The Microcenter in Overland Park. Did you check the OEM section in the BYOC part of the store? They had an entire rack of OEM drives.
 
I didn't know there was a Microcenter in Overland Park. I've always wanted to go to one, but have never seen one. I'm in Blue Springs, and could probably take a long drive this weekend.
 
Well, I haven't been to the Microcenter in about a week, but last time I went they wanted $200+ for a 500GB. I guess I should go back tomorrow and check it out! Thanks for the tip.
 
mattcube64 said:
I didn't know there was a Microcenter in Overland Park. I've always wanted to go to one, but have never seen one. I'm in Blue Springs, and could probably take a long drive this weekend.
Are you familiar with Metcalf road? Its at the corner of Metcalf and 95th Street, in the same shopping plaza as Michael's. There is also a Borders and some other stores over there as well.
 
slabbius said:
Stumbled across this: Hitachi 7200RPM 500GB SATA

The drives are $169.99 - $40 rebate, that brings them to $129.99 each. I bought two...

Hope someone else finds this usefull


i have those hitachi drives and they are a pita because you have to use some windows software to enable 3gbs mode... they ship in 1.5gbs mode. i would really recommend getting something with jumpers.
 
hal0n said:
i have those hitachi drives and they are a pita because you have to use some windows software to enable 3gbs mode... they ship in 1.5gbs mode. i would really recommend getting something with jumpers.

As long as you never hit 150MB/s sustainable transfer speeds, there is absolutely no reason to worry.
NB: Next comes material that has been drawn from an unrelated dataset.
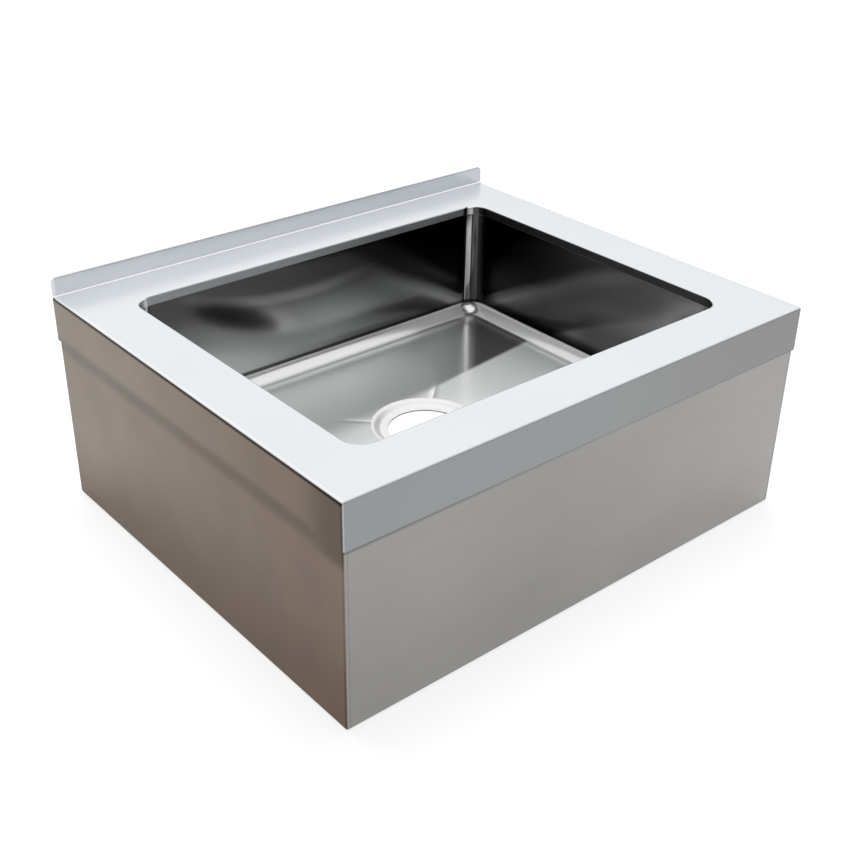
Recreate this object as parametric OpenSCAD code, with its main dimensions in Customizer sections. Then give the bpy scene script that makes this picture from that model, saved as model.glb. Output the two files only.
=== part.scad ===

Just because the bandwidth is available doesn't mean a certain device uses it.

Let me be clear on one thing, current hard drive designs do not come near the theoretical bandwidth.
 
Pressure said:
As long as you never hit 150MB/s sustainable transfer speeds, there is absolutely no reason to worry. Just because the bandwidth is available doesn't mean a certain device uses it.

Let me be clear on one thing, current hard drive designs do not come near the theoretical bandwidth.

Depends. The rather large cache nowdays could probably do more then sata1. But yeah sustained bandwidth is well well below the bus speed. Even with ata-100 there was no real bottleneck.